Eighty percent of my children are bed ridden because of their level of disability and so it’s dicey – when we say when they are likely to leave because the majority are not likely to live into adulthood at all. We provide service care, respite and pain management for as long as they are able to be around.

Is there any effort to educate the public, raise awareness about these children? And also for parents that have these children, how they can take care of them?

For the parents who have my type of children, because of the… it cost a lot to looks after even one child. In a situation like this where we don’t have the wherewithal, we can only manage those that are abandoned because they fall in the category where their parents don’t want them, and nobody is out there for them. For those who are still at home with their parents, at least they have, whether one or both, parents – our emphasis is strictly on those who don’t have any parent.
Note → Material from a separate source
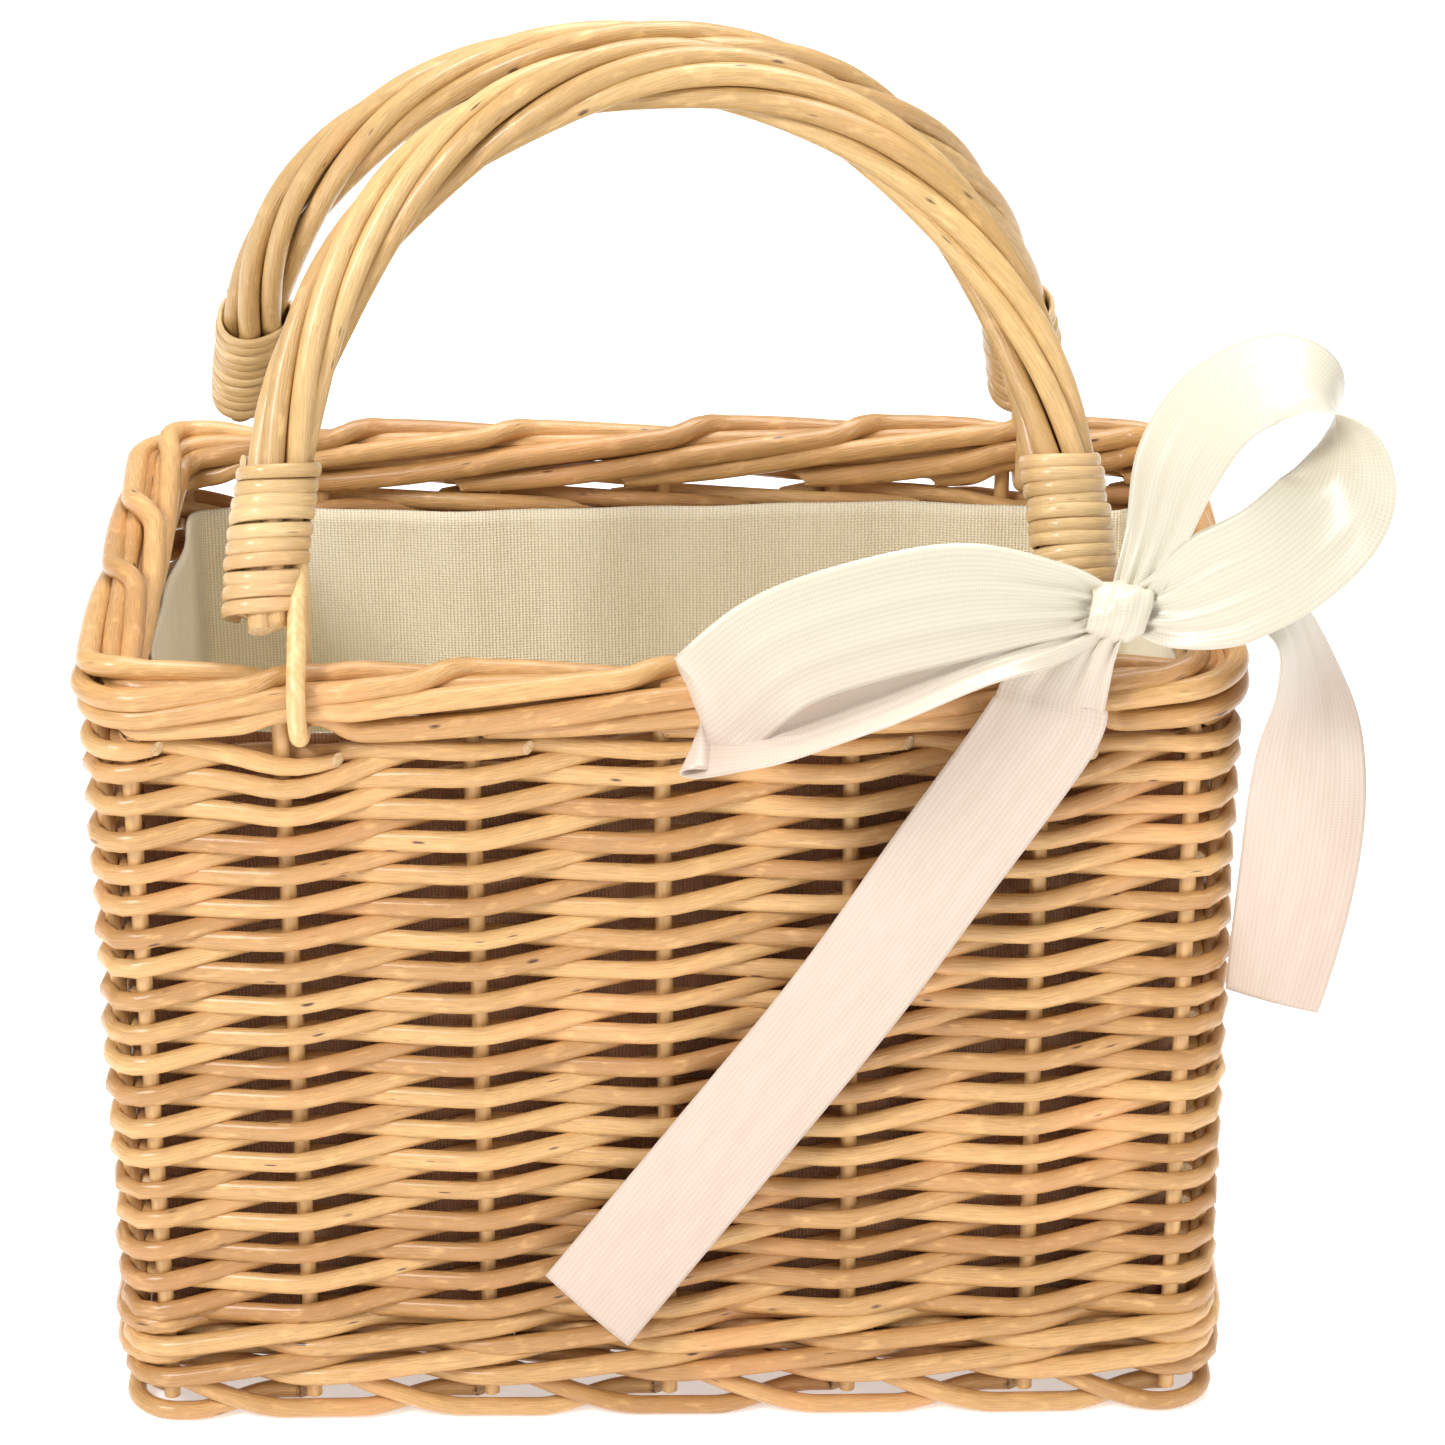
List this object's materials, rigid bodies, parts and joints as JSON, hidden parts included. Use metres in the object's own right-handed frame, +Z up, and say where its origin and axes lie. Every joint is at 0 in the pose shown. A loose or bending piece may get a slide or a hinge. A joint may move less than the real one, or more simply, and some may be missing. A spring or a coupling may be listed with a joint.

For the ones who are at home, for example when they do come for inquiry, I support in a way that if there are services out there where they can go to, we tell them. But starting from January next year we are starting a center, also in Surulere here, for people who have these children. A place where they can come in the morning, and pick them up by 5pm in the evening. Because when they have my type of children, it destroys the framework of the family because the wife will probably not be able to go out and work, the husband is probably the only bread winner – or both are not working. And so we will be able to support but that will be in the day.

Will such parents pay?

How do I pay rent there? They have to.

Where we are now nobody pays anything, it’s free service for my sixty-eight children – no pay at all. But this new one I am referring to will come from a family background, the family will have to pay to keep them there. It is just an extension of the service we do here so the mother can be able to go to work too.